Amendments to Cash and Equity Plan — ISS

ISS clarified its approach to evaluating proposals to amend cash and equity incentive plans. ISS generally will recommend a vote for proposals to amend executive cash and equity plans if (i) the proposed amendments are merely administrative, or (ii) the proposal seeks approval for Section 162(m) purposes only and the plan is administered by “independent outside directors.” ISS will review plans on a case-by-case basis if the company is presenting the plan to shareholders for the first time after its IPO or if the administrative or Section 162(m) proposal is bundled with other material plan amendments.

Shareholder Ratification of Nonemployee Director Compensation — ISS

Under a new policy, when evaluating management proposals requesting shareholders to ratify nonemployee director compensation, ISS will review proposals on a case-by-case basis. ISS will consider whether the equity plan under which nonemployee director grants are made is also on the ballot and warrants support based on the criteria for nonemployee director equity plans described below. ISS also will assess qualitative factors relating to director compensation, including the magnitude of director compensation relative to similar companies, director stock ownership guidelines, the company’s disclosure regarding director compensation and whether there are meaningful limits on director compensation.

Nonemployee Director Equity Plans — ISS

ISS intends to update and expand the list of factors it uses to evaluate nonemployee director equity plan proposals if the plan, when combined with existing equity plans, will exceed the cost or burn rate benchmarks applicable to the company. The intent is to align the list with the qualitative factors enumerated in ISS’ new policy on shareholder ratification of nonemployee director compensation discussed above.

Board Evaluations and Refreshment — Glass Lewis

Glass Lewis clarified its approach to reviewing board evaluations, succession planning and refreshment. In addressing the perceived problem of long-tenured directors, Glass Lewis believes a “robust” board evaluation process combined with a board assessment of the need for a change in board composition is more effective for refreshment than are mandated age or term limits. The evaluation process should focus on the alignment of the board’s skill sets and areas of expertise with the company’s strategy.
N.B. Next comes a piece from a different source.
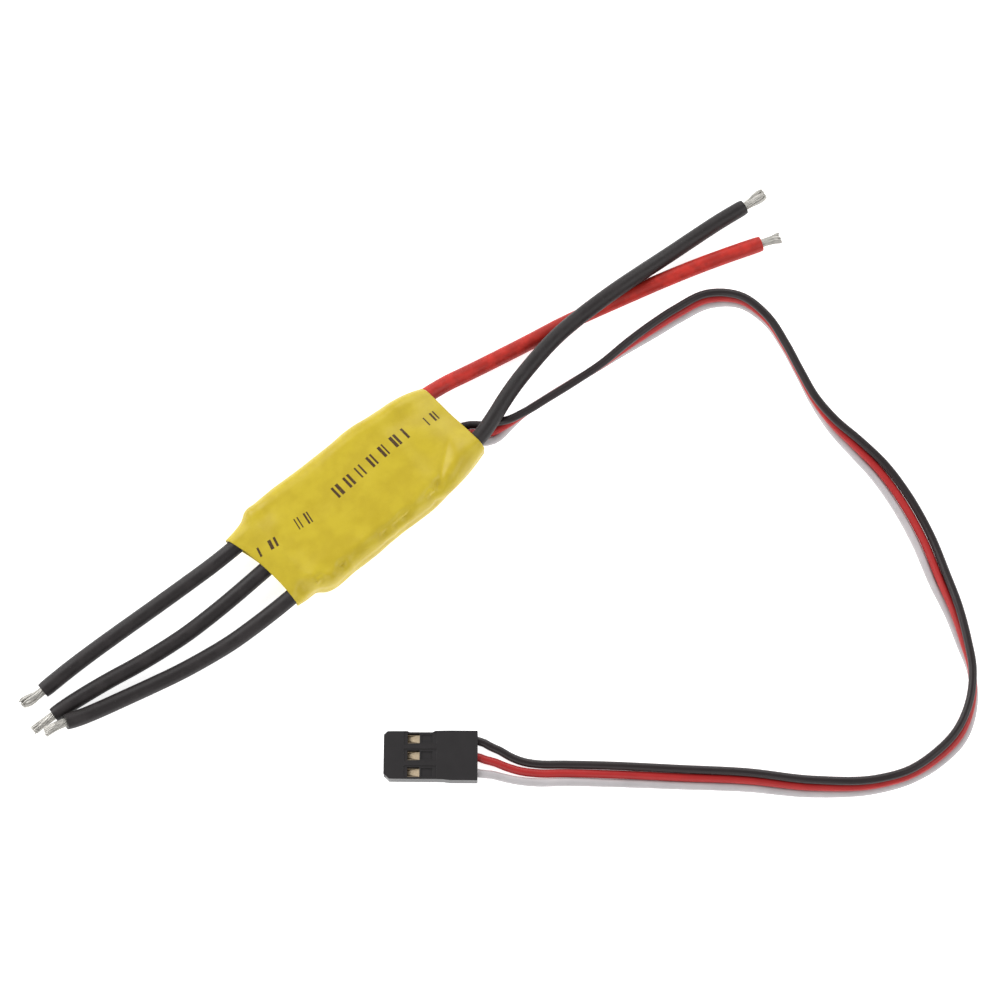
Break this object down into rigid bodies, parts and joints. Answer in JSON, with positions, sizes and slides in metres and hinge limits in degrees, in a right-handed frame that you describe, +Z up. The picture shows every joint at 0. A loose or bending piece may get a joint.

Considerations for Proxy Disclosure

Director Nominees

Companies should be mindful about disclosure related to director nominees. Companies should ensure that they have correct information with respect to board service by having directors update their questionnaires to include directorships with both public and private companies. At a minimum, companies should require directors to notify the board promptly of any changes in employment or board service. Companies should also consider requiring advance notice before a director agrees to serve on a new board, to protect against over-boarding and to avoid other potential issues, such as conflicts of interest, compensation interlocks, antitrust concerns, etc.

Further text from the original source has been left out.